My chum Michael Yeomans had been sent out to recce Olympia before our visit. He reported to me by email on Friday after his visit to the Olympia site the day before. He gave me a number of useful tips.
It was only by chance that he had mentioned that he was going on a Silversea voyage about a month ago. He didn’t have any detail of the ports they would be visiting as Posie had booked the trip. I looked up their itinerary and found that the voyage took them to Katakolon, the port for Olympia, 2 days before our visit.
We had booked an adapted vehicle through Cunard for 10.00am and I wanted to be sure that we would be able to negotiate Jane around the archeological site. Many internet message boards were saying that wheelchair users would be unable to get around. Occasionally we would find steps and no ramp, or areas of loose gravel, but we had no real difficulties.
Antonio was the driver. The vehicle had a lift and Jane was soon settled in position. Olympia is about 40km from Katakolon and we set off at a pace. There was very little traffic and we were soon at Olympia. A large town has grown up around the site with souvenir shops, restaurants and bars. A little different to the place as it was back in 776BC.
No one is quite sure why the Games started or who started them, but from 776BC for more than 1000 years the Games took place every 4 years. All wars stopped for 3 months beforehand to enable the great and the good to travel to the Games safely!

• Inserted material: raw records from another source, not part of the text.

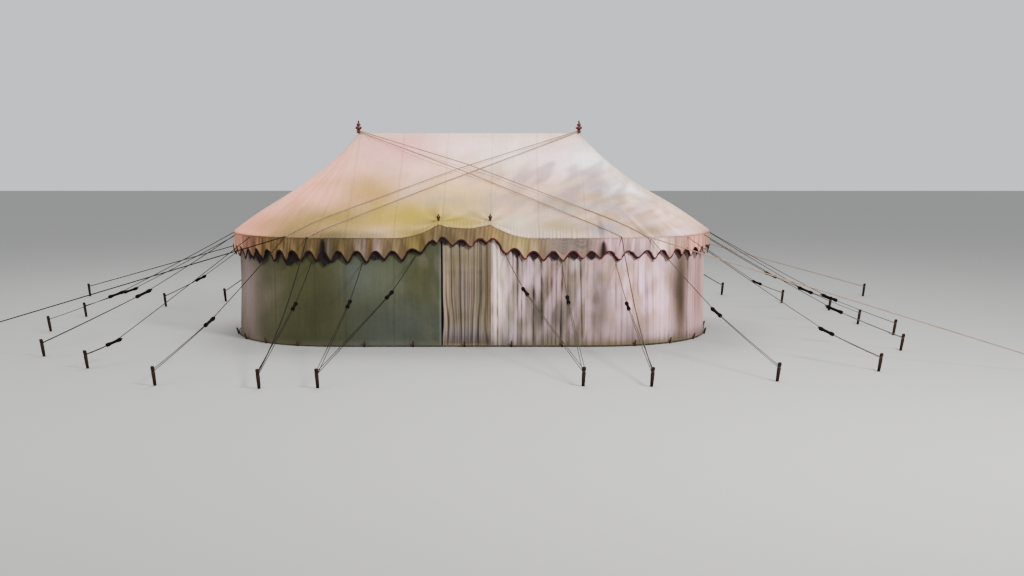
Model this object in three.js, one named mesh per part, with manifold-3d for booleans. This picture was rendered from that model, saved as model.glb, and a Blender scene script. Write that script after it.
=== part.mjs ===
// Campaign marquee tent: two poles and a ridge, a linen roof with rounded ends, walls, valance and guys.
// Millimetres, +Z up. The origin is on the ground midway between the two main poles.
// +X runs along the ridge, -Y is the side with the door.
import * as THREE from 'three';
import { mergeVertices } from 'three/addons/utils/BufferGeometryUtils.js';
import Module from 'manifold-3d';

const wasm = await Module();
wasm.setup();

// Driving dimensions
const tent = {
  poleX: 1640,
  ridgeZ: 2909,
  eaveZ: 1491,
  halfWidth: 2130,
  leftReach: 1808,
  rightReach: 1922,
  cornerPower: 2.3,
  sideHollow: 0.2,
  endHollow: 0.58
};
const cloth = { roof: 12, wall: 8, valance: 6, gap: 0.3, tuck: 1, poleLap: 4 };
const wallSet = { sideIn: 35, endIn: 60 };
const door = {
  poleX: 350,
  poleY: -2060,
  lift: 184,
  sag: 50,
  spread: 600,
  slitLeft: -326,
  curtainLeft: -298,
  curtainRight: 352,
  wallRight: 357
};
// The valance's drop at the top of an arch and at the tip of a lobe, away from the door and over it.
const valance = {
  arch: 180, lobe: 305, doorArch: 135, doorLobe: 250, pitch: 255.5, firstArch: -289, cuts: 4, merge: 12
};
const poles = { mainR: 36, ridgeR: 28, doorR: 18, spikeR: 7, holeR: 20, doorHoleR: 9, overhang: 8 };
const stake = {
  height: 230, neckZ: 175, neckR: 17, neckHalf: 8, bevel: 6, topR: 24, endR: 20, footR: 20, lean: 0.16
};
const slider = { length: 240, endR: 26, endLength: 46, waistR: 17, waistStart: 76 };
const rope = { guyR: 5.5, strandR: 4.5, stormR: 7.5, loopHalf: 16, sag: 100, cornerSag: 160 };
const peg = {
  height: 95, r: 14, tipR: 7, tipZ: 76, lean: 0.3, out: 15.5, ropeR: 7, ropeLift: 12,
  frontX: [-1360, -700, 0, 640, 1330], perEnd: 5, columnStep: 2
};
const sides = { rope: 4, storm: 6, round: 12, turned: 10, stake: 6, peg: 4 };

const looks = {
  linen: { color: 0xe0d3bb, roughness: 0.9, metalness: 0 },
  wallLinen: { color: 0xcfc4ae, roughness: 0.92, metalness: 0 },
  valanceLinen: { color: 0xb59a6c, roughness: 0.92, metalness: 0 },
  paleWood: { color: 0x9a7448, roughness: 0.7, metalness: 0 },
  stakeWood: { color: 0x4a382a, roughness: 0.75, metalness: 0 },
  turnedRed: { color: 0x551c20, roughness: 0.45, metalness: 0 },
  hemp: { color: 0x8d8070, roughness: 0.95, metalness: 0 }
};

const part = new THREE.Group();

function add(name, look, geometry) {
  const mesh = new THREE.Mesh(geometry, new THREE.MeshStandardMaterial(looks[look]));
  mesh.name = name;
  part.add(mesh);
}

// Closed solids

function positionsOnly(geometry) {
  const bare = geometry.clone();
  for (const key of Object.keys(bare.attributes)) {
    if (key !== 'position') bare.deleteAttribute(key);
  }
  return mergeVertices(bare, 1e-3);
}

function toSolid(geometry) {
  const merged = positionsOnly(geometry);
  const vertProperties = new Float32Array(merged.attributes.position.array);
  const corners = merged.index.array;
  const kept = [];
  for (let i = 0; i < corners.length; i += 3) {
    const [a, b, c] = corners.slice(i, i + 3);
    if (a !== b && b !== c && c !== a) kept.push(a, b, c);
  }
  return new wasm.Manifold(new wasm.Mesh({ numProp: 3, vertProperties, triVerts: new Uint32Array(kept) }));
}

function fromSolid(solid) {
  const mesh = solid.getMesh();
  const geometry = new THREE.BufferGeometry();
  geometry.setAttribute('position', new THREE.BufferAttribute(Float32Array.from(mesh.vertProperties), 3));
  geometry.setIndex(Array.from(mesh.triVerts));
  return geometry;
}

function joined(geometries) {
  return fromSolid(geometries.map(toSolid).reduce((all, one) => all.add(one)));
}

function bored(geometry, holes) {
  return fromSolid(holes.map(toSolid).reduce((left, hole) => left.subtract(hole), toSolid(geometry)));
}

// Turns the faces of a closed body outwards.
function outward(points, faces) {
  let volume = 0;
  const corner = (k) => new THREE.Vector3().fromArray(points, 3 * k);
  for (let i = 0; i < faces.length; i += 3) {
    volume += corner(faces[i]).dot(corner(faces[i + 1]).cross(corner(faces[i + 2])));
  }
  const geometry = new THREE.BufferGeometry();
  geometry.setAttribute('position', new THREE.Float32BufferAttribute(points, 3));
  geometry.setIndex(volume < 0 ? faces.reverse() : faces);
  return geometry;
}

// A sheet between an outer and an inner face, each a function of a column place and a row place.
function sheet(columnPlaces, rowPlaces, outer, inner) {
  const points = [];
  for (const face of [outer, inner]) {
    for (const column of columnPlaces) {
      for (const row of rowPlaces) points.push(...face(column, row).toArray());
    }
  }
  const columns = columnPlaces.length - 1;
  const rows = rowPlaces.length - 1;
  const at = (side, i, j) => (side * (columns + 1) + i) * (rows + 1) + j;
  const faces = [];
  const quad = (a, b, c, d) => faces.push(a, b, c, a, c, d);
  for (let i = 0; i < columns; i++) {
    for (let j = 0; j < rows; j++) {
      quad(at(0, i, j), at(0, i, j + 1), at(0, i + 1, j + 1), at(0, i + 1, j));
      quad(at(1, i, j), at(1, i + 1, j), at(1, i + 1, j + 1), at(1, i, j + 1));
    }
    quad(at(0, i, 0), at(0, i + 1, 0), at(1, i + 1, 0), at(1, i, 0));
    quad(at(0, i, rows), at(1, i, rows), at(1, i + 1, rows), at(0, i + 1, rows));
  }
  for (let j = 0; j < rows; j++) {
    quad(at(0, 0, j), at(1, 0, j), at(1, 0, j + 1), at(0, 0, j + 1));
    quad(at(0, columns, j), at(0, columns, j + 1), at(1, columns, j + 1), at(1, columns, j));
  }
  return outward(points, faces);
}

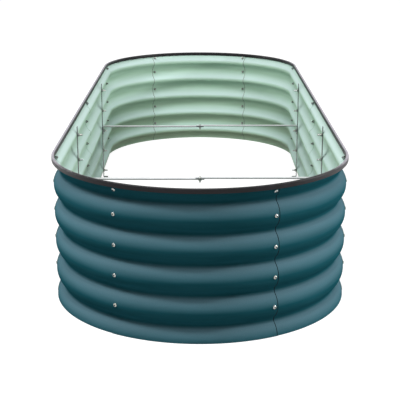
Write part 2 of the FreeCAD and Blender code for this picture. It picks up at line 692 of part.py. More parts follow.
for end in (NEAR, FAR):
    for side in (LEFT, RIGHT):
        corner = END_NAMES[end] + "_" + SIDE_NAMES[side]
        screwSets[corner + "_end_seam"] = seamScrews(end * endCentre, endSeamBearing(side, end))
        screwSets[corner + "_corner_seam"] = seamScrews(end * endCentre, bearingOf(side, end, 90 - setback))
        screwSets[corner + "_upright"] = uprightScrews(side, SIDE_LAP[end], end * uprightPlace)
for side in (LEFT, RIGHT):
    screwSets[SIDE_NAMES[side] + "_middle_seam"] = seamScrews(0, 0 if side > 0 else 180)

for end in (NEAR, FAR):
    endName = END_NAMES[end]
    name = endName + "_end_panel"
    firstBearing = min(endSeamBearing(LEFT, end), endSeamBearing(RIGHT, end))
    blank = curvedPanel(name + "_blank", END_LAP[end], END_SPAN % (endName, endName), firstBearing, end)
    drilled(blank, name, screwSets[endName + "_left_end_seam"] + screwSets[endName + "_right_end_seam"])
    for side in (LEFT, RIGHT):
        corner = endName + "_" + SIDE_NAMES[side]
        seams = screwSets[corner + "_end_seam"] + screwSets[corner + "_corner_seam"]
        firstBearing = min(endSeamBearing(side, end), bearingOf(side, end, 90 - setback))
        blankName = corner + "_corner_panel_blank"
        span = CORNER_SPAN % seamAngleName(side, end)
        blank = curvedPanel(blankName, CORNER_LAP[end], span, firstBearing, end)
        drilled(blank, corner + "_corner_panel", seams)
        seams = screwSets[corner + "_corner_seam"] + screwSets[SIDE_NAMES[side] + "_middle_seam"]
        blank = straightPanel(corner + "_side_panel_blank", SIDE_LAP[end], side, end)
        drilled(blank, corner + "_side_panel", seams + screwSets[corner + "_upright"])

finished(rubberEdging())

for end in (NEAR, FAR):
    for side in (LEFT, RIGHT):
        corner = END_NAMES[end] + "_" + SIDE_NAMES[side]
        lap = SIDE_LAP[end]
        faceTurn = 0 if side > 0 else 180
        ridge = crestRadiusOf(lap) - depth - thickness
        bar = finished(upright(corner + "_upright"))
        foot = ridgeHeights[-1] - dim("uprightOverrun")
        place(bar, side * (ridge - dim("seatGap")), end * uprightPlace, foot, faceTurn)
        upper = 1 if side > 0 else 0
        half = finished(crossBarHalf(corner + "_cross_bar", lap, upper))
        lift = (1 + upper) * dim("crossThickness") + upper * dim("seatGap")
        tab = ridge - dim("uprightThickness") - 2 * dim("seatGap")
        spot = FreeCAD.Vector(side * tab, end * uprightPlace, middleRidge + dim("crossRise") + lift)
        upsideDown = FreeCAD.Rotation(FreeCAD.Vector(1, 0, 0), 180)
        spin = FreeCAD.Rotation(FreeCAD.Vector(0, 0, 1), faceTurn)
        half.Placement = FreeCAD.Placement(spot, spin.multiply(upsideDown))

seamScrew = screwPattern("seam_screw_pattern", "seamScrewLength")
uprightScrew = screwPattern("upright_screw_pattern", "uprightScrewLength")
centreScrew = screwPattern("centre_screw_pattern", "centreScrewLength")
nut = nutPattern()
for name, screws in screwSets.items():
    onUpright = name.endswith("upright")
    pattern, nuts = (uprightScrew, uprightNuts) if onUpright else (seamScrew, seamNuts)
    fastenerGroup(name + "_screws", pattern, screws)
    fastenerGroup(name + "_nuts", nut, nuts(screws))
for end in (NEAR, FAR):
    armTop = middleRidge + dim("crossRise") + 2 * dim("crossThickness") + dim("seatGap")
    head = FreeCAD.Vector(0, end * uprightPlace, armTop + dim("seatGap"))
    screw = aimed(head, FreeCAD.Vector(0, 0, -1))
    grip = 2 * dim("crossThickness") + 3 * dim("seatGap")
    fastenerGroup(END_NAMES[end] + "_centre_screw", centreScrew, [screw])
    fastenerGroup(END_NAMES[end] + "_centre_nut", nut, [seatedAlong(screw, grip)])

doc.recompute()

# ---------------------------------------------------------------- checks, then one file a piece

for obj in doc.Objects:
    if "Invalid" in obj.State or "Error" in obj.State:
        raise RuntimeError("%s did not rebuild: %s" % (obj.Label, obj.State))
for piece in pieces:
    if piece.Shape.isNull() or not piece.Shape.isValid() or not piece.Shape.Solids:
        raise RuntimeError("%s has no valid solid" % piece.Label)

os.makedirs("parts", exist_ok=True)
for piece in pieces:
    piece.Shape.exportStep("parts/%s.step" % piece.Label)
    print("%-32s %3d solids  %10.0f mm3" % (piece.Label, len(piece.Shape.Solids), piece.Shape.Volume))
print(len(pieces), "pieces")
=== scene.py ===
import math

import bpy
from mathutils import Matrix, Vector


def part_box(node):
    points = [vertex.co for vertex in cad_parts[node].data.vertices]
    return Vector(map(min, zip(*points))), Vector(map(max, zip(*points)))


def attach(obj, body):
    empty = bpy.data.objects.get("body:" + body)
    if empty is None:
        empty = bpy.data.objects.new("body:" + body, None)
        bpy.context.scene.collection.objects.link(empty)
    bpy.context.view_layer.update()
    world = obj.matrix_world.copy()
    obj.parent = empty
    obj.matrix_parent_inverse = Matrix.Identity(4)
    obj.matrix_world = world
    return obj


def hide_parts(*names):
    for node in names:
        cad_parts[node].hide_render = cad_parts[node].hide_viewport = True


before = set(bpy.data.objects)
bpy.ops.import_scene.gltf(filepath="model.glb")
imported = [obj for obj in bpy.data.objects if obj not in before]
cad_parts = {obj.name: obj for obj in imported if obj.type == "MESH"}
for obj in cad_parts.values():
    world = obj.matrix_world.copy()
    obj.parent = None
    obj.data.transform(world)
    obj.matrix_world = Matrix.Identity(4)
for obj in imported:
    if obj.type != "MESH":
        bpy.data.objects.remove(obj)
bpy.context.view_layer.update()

scene = bpy.context.scene
print("frame loaded:", len(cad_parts), "pieces")

origin = (0, 0, 0)
alongBed = (0, 1, 0)
upwards = (0, 0, 1)
onePoint = 1e-6    # points nearer to each other than this are one


def deselectAll():
    if bpy.context.object and bpy.context.object.mode != "OBJECT":
        bpy.ops.object.mode_set(mode="OBJECT")
    bpy.ops.object.select_all(action="DESELECT")


def startPoint(x, y, z):  # a new object with one point in it, in edit mode, to draw an outline from
    deselectAll()
    bpy.ops.mesh.primitive_plane_add(size=0.01, location=origin)   # of any size, as it shrinks to a point
    bpy.ops.object.mode_set(mode="EDIT")
    bpy.ops.mesh.merge(type="CENTER")
    bpy.ops.transform.translate(value=(x, y, z))
    return bpy.context.object


def drawLine(x, y, z):  # extrude what is selected by this much
    bpy.ops.mesh.extrude_region_move(TRANSFORM_OT_translate={"value": (x, y, z)})


def drawArc(angle, steps, centre, axis):  # spin turns the other way round, hence the minus
    bpy.ops.mesh.spin(steps=steps, angle=-angle, center=centre, axis=axis)


def selectPoints(piece, test):  # in edit mode, select only the points that pass the test
    bpy.ops.mesh.select_all(action="DESELECT")
    bpy.ops.object.mode_set(mode="OBJECT")
    for point in piece.data.vertices:
        point.select = test(point.co)
    for edge in piece.data.edges:
        edge.select = all(piece.data.vertices[v].select for v in edge.vertices)
    for face in piece.data.polygons:
        face.select = all(piece.data.vertices[v].select for v in face.vertices)
    bpy.ops.object.mode_set(mode="EDIT")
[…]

Antonio took us past all the no entry signs and along the walkways to get us to the archeological entrance and we spent the next 2 hours exploring the site and the Museum. The highlight was the Stadium and the arch through which the athletes entered the arena. Probably as many as 40,000 people would watch the Games, seated on the grassy banks surrounding the arena.
This is Titus, I think
After the museum we headed back to Katakolon. I had imagined it would be a sleepy little port. In reality it is packed with shops, bars and restaurants all beautifully laid out by the harbour. Someone (the EEC?) funded the construction of a dock large enough to take two large ships at a time. Antonio said that some Italian cruise ships come there on a weekly basis – 7 day roundtrips out of Rome.